With the common parts abstracted away, the marginal query becomes as follows:
include(common.m4)
with
T as (M_tender_query),
I as (M_item_desc_query),
S as (M_sales_query),
L as (M_sales_item_query)
select
S.day,
I.item_category,
count(distinct M_trans_fields(S)) as transactions,
M_sum_if(T.tender_type='CARD', S.amount) as card_total,
sum(s.total) as total
from S
M_join_on_trans(inner, S, L)
M_join_on_trans(inner, S, T)
join I on (L.item_id = I.item_id))
group by 1,2
This is very close to what I had hoped for.
Some conclusions
Here are the main benefits I see with this approach:
The establishment of domain knowledge about how to query the data. Macro libraries can be separated into functional areas and separately documented.
Shorter and more understandable queries via a SQL-like domain specific language.
Individually testable macros. All the additions above could be tested and verified independently.

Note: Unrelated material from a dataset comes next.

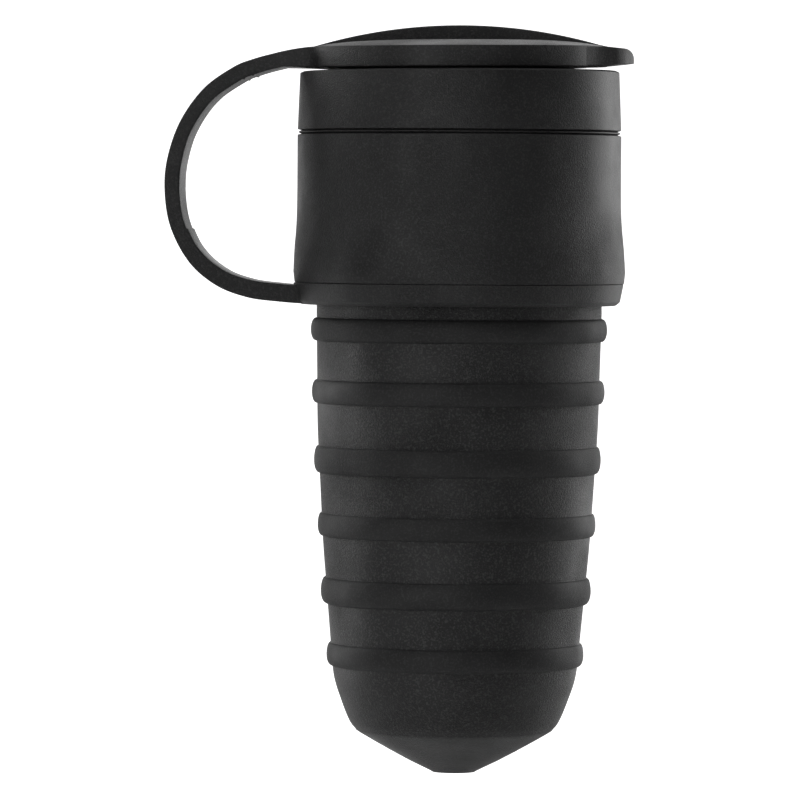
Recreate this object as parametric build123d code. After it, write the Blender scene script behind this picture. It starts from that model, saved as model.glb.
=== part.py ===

M4 is a rich macro definition language which also supports features like parameterised .m4 files and recursive/conditional queries, so this rabbit hole goes fairly deep. However, this is not a typed extension to SQL and the scope for misuse is extensive. Example 1, the macros are not context sensitive, they can be used anywhere and the user has to pay attention. Example 2, you can’t fix the number of types of parameters, so users could easily provide the wrong input or not provide an input at all. However, I think where used with appropriate restraint, a macro pre-processor has the potential to drastically change both the workflow and maintainability of SQL codebases.